総力挙げて競争体制構築
就任以来3カ月、バイデン政権の中国観や対中政策の輪郭がはっきりしてきた。その基本姿勢は、中国を最も深刻な競争相手と捉え、米政府の総力、米官民の総力、同盟国の総力を、それぞれ総動員して対峙(たいじ)しなければならないというもの。
こうした認識の背景には、バイデン大統領自身の中国との長い個人的付き合いや、さらには、オバマ時代の外交・国防分野を担った高官たちの対中幻滅がある。自己の甘かった中国理解に裏切られた形となった彼らの多くが今、バイデン政権に舞い戻って対中政策の立案・実行を担うようになっている。中国の実力を熟知すればするほど、中国は行政府の単なる一部門だけで対処できる相手ではなくなったとの認識と相まって、対中総力戦体制整備論にたどり着いているわけだ。

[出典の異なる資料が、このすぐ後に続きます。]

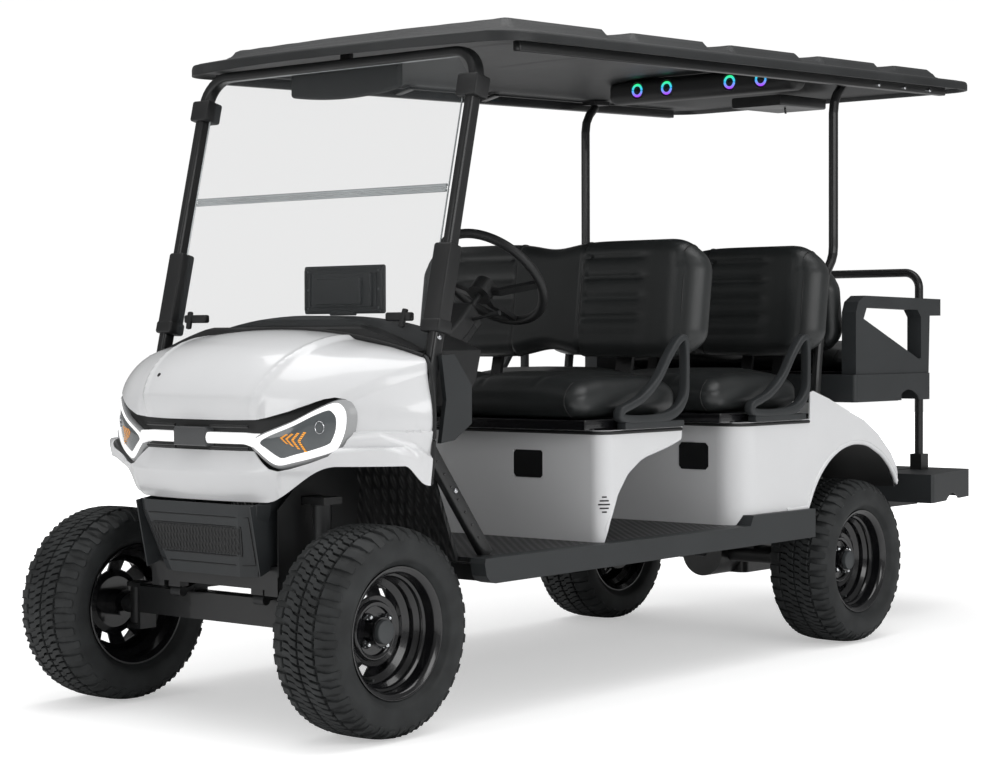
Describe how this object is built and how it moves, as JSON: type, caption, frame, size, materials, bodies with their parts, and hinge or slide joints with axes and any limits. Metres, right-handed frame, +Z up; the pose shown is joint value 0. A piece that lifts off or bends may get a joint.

かくして、バイデンの対中政策立案チームは、通常、新政権発足時に採りがちな融和の姿勢を一切取らず、いきなりトランプ前政権の硬派のアプローチを踏襲することからスタート。新疆ウイグル自治区やチベット、そして香港などでの人権問題、報道の自由問題、ミャンマーの軍事クーデターへの中国の対応ぶりへの批判などは、そうした姿勢の表れ以外には考えられない。そして、そうした姿勢の背景にはまた、米国議会の超党派の対中強硬視線があることも、あえて指摘するまでもないだろう。少し皮肉な表現をすれば、世相がそれほどまでに中国を厳しく見ているが故に、オバマ時代に脛(すね)に傷を持つ専門家たちが、対中姿勢を強硬化せざるをえなくなっている、とも言える。

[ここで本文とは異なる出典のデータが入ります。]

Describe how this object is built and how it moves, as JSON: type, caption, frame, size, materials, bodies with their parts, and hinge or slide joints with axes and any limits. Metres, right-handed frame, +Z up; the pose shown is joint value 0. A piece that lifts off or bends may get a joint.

一方、現実には、米国のアジア・太平洋における足場は、かつてないほど弱体化してしまっている。経済面では環太平洋パートナーシップ協定(TPP)から脱退、復帰しようにも米国内世論が容易に許容しない雰囲気だ。中国は自国とアジア経済のさらなる一体化をめざし、アジアでの共通の経済ルール形成に役立つ東アジア経済連携協定(RCEP)を、米国が大統領選でもたついている最中に成立させてしまっている。つまり、中国は、米国に比し、自身に有利な経済競争土俵をアジアで既に構築してしまっている。
だとすれば、米国にとって経済競争場裏で中国と戦う武器は、これまた既活用の米国法の域外適用、あるいは、技術分野での中国企業排除、さらには、金融手法を通じての影響力行使ぐらいしか残されていない。だがしかし、中国の方もまた、そんな米国に同種の手段(例えばデジタル人民元)で対抗しようとしているのも明白だろう。
結果として、米国にとって残された手法は、アジア・太平洋での同盟・準同盟フレームの新規構築、ということになる。直近に実現した米印豪日のクアッド会議、あるいは、中国が設けている第一列島線沿いにミサイル防衛網を配置しようとの米海軍の予算要求、さらには、英独仏へのアジア・太平洋地域への軍艦派遣要請などは、まさにそうした典型例。そして、そうした安全保障面での対抗措置を、米国がどこまで貫き通すか。そのリトマス試験紙こそ、台湾問題となるのではなかろうか。